One might well ask which comes first, the public sense of human challenge or the corresponding philosophical reflection. My own sense is that they are in fact one, with philosophical insight providing the reflective dimension of the human concern. In any case, one finds a striking parallel between social experience and philosophy in this century. To the extreme totalitarian repression by the ideologies of the 1930s there followed the progressive liberation from fascism in World War II, from colonial exploitation in the 1950s and 60s, of minorities in the 1970s and from closed societies in the 1980s. Throughout, like the new tooth the emergence of the person has been consistent and persistent.
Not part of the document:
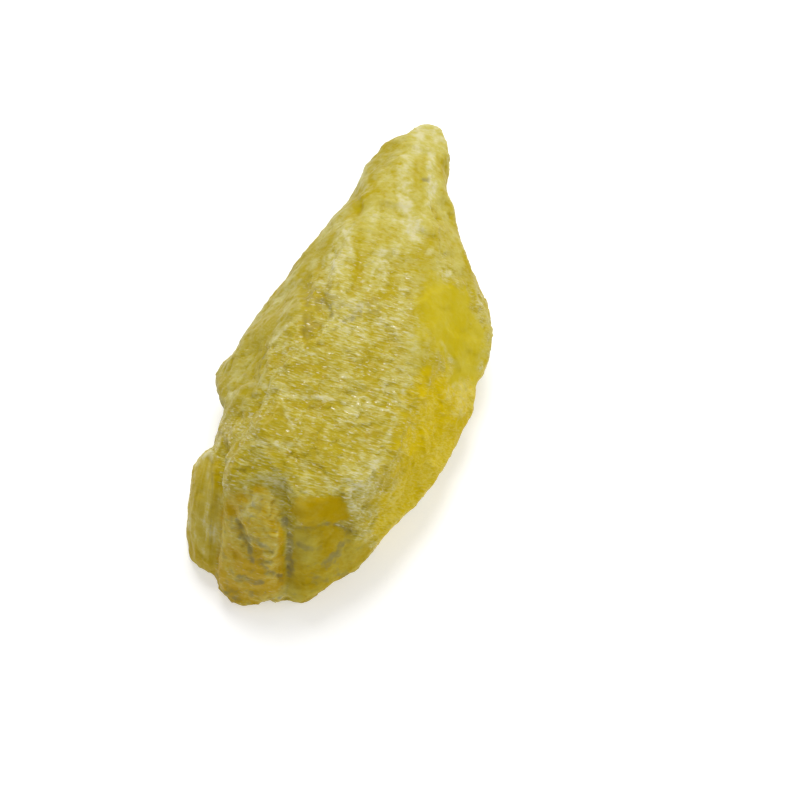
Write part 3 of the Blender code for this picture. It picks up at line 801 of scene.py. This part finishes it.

Thus, Wittgenstein began by writing his Tractatus Logico-Philosophicus[v] on the Lockean supposition that significant knowledge consisted in constructing a mental map corresponding point to point to the external world as perceived by sense experience. In such a project the spiritual element of understanding, i.e., the grasp of the relations between the points on this mental map and the external world was relegated to the margin as simply "unutterable". Later experience in teaching children, however, led Wittgenstein to the conclusion that this empirical mental mapping was simply not what was going on in human knowledge. In his Blue and Brown Books[vi] and in his subsequent Philosophical Investigations[vii] Wittgenstein shifted the human consciousness or intentionality, which previously he had relegated to the periphery, to the very the center of concern. The focus of his philosophy was no longer the supposedly objective replication of the external world, but the human construction of language and of worlds of meaning.[viii]
A similar process was underway on the continent in the Kantian camp. There Husserl's attempt to bracket all elements, in order to isolate pure essences for scientific knowledge, forced attention to intentionality and to the limitations of a pure essentialism. This opened the way for his understudy, Martin Heidegger, to rediscover the existential and historical dimensions of reality in his Being and Time.[ix] The religious implications of this new sensitivity would be articulated by Karl Rahner in his work, Spirit in the World, and by the Second Vatican Council in its Constitution, The Church in the World.[x]
For Heidegger the meaning of being and of life was unveiled and emerged -- the two processes were identical -- in conscious human life (dasein) lived through time and therefore through history. Thus human consciousness became the new focus of attention. The uncovering or bringing into light (the etymology of the term "phe-nomen-ology") of the unfolding patterns and interrelations of subjectivity would open a new era of human awareness. Epistemology and metaphysics would develop -- and merge -- in the very work of tracking the nature and direction of this process.
For Heidegger's successor, Hans-Georg Gadamer,[xi] the task becomes the uncovering of how human persons, emerging as family, neighborhood and people, by exercising their creative freedom weave their cultural tradition. This is not history as a mere compilation of whatever humankind does or makes, but culture as the fabric of the human consciousness and symbols by which a human group unveils being in its time.
The result is a dramatic inversion: where before all began from above and flowed downward -- whether in structures of political power or of abstract reasoning -- at the turn of the new millennium attention focuses rather upon the emerging upward exercise of the creative freedom of people in and as civil society as a new and responsible partner with government and business in the continuing effort toward the realization of the common good.